With the “overseer state,” Auerbach hopes to coin a concept that will give historians the language to find new unities and continuities in British colonial labor and legal history. But whether it is labor regulation or the common law itself that colonial officials embraced is not necessarily clear. In 1959, Eric Stokes observed that the “British mind found incomprehensible a … government by personal discretion; and it knew of only one sure method of marking off public from private rights—the introduction a system of legality, under which rights were defined by a body of formal law equally binding upon the State as upon its subjects.”Footnote 1 In broad strokes, there is no question that colonial labor regulation was a “political, economic, cultural, and social project.” In parts of the British Empire where the exploitation of cheap labor was the primary objective of colonial conquest and rule, it stands to reason that controlling labor would be “the central pillar of colonial rule” (8).

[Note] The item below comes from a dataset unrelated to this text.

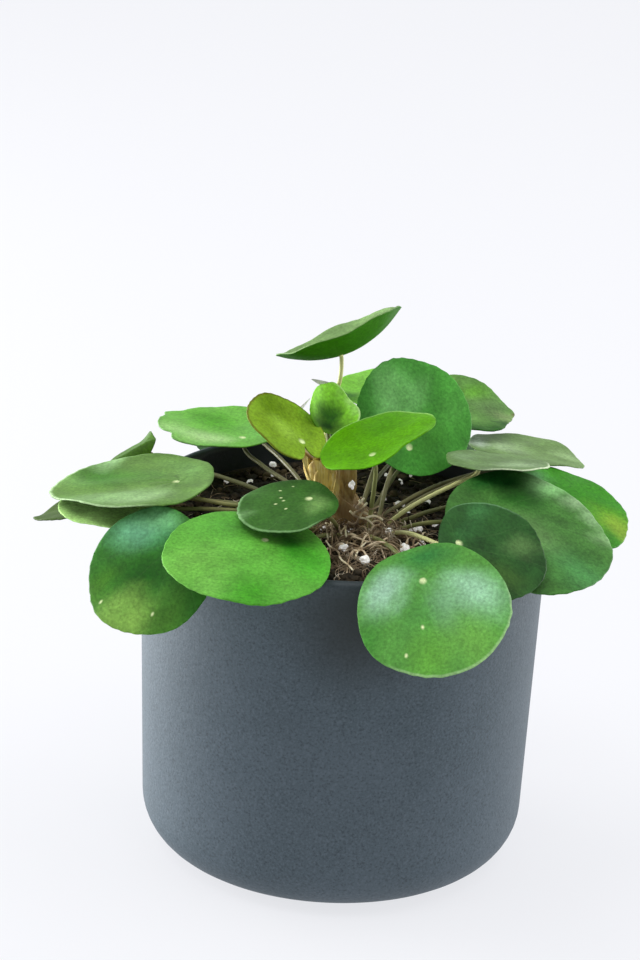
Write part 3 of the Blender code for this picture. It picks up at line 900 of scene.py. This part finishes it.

But some might contend that labor regulation, and a greater role for the state in managing labor relations, was an important element of the legal history of the domestic British state as well—a project of legal ordering and state-building that was not necessarily specific to the plantation and mining colonies. If that is true, then either the Overseer State colonized Britain as a kind of imperial blowback (which might be true, but which is not the argument of the Overseer State) or the whole Victorian empire, including Britain, was subject to a process of centralization and ever-tighter regulation. Auerbach may be aware of this potential criticism—the phrase “overseer state” (by my unofficial count) appears at least 267 times in the book across just over 330 pages, or nearly once every page. Because it is so loose and so wide-ranging—cultural as well as legal, political as well as administrative, racial as well as regulatory—constant repetition of the name of the concept may give it a solidity and internal coherence, and a distinctively colonial character, that it might not have had. Auerbach makes an impressive case for the importance of labor regulation in British colonial history, and for closer examination of the continuities between labor regimes before and after slavery. Whether those careful histories can be generalized to a more universal analytic is a matter of debate.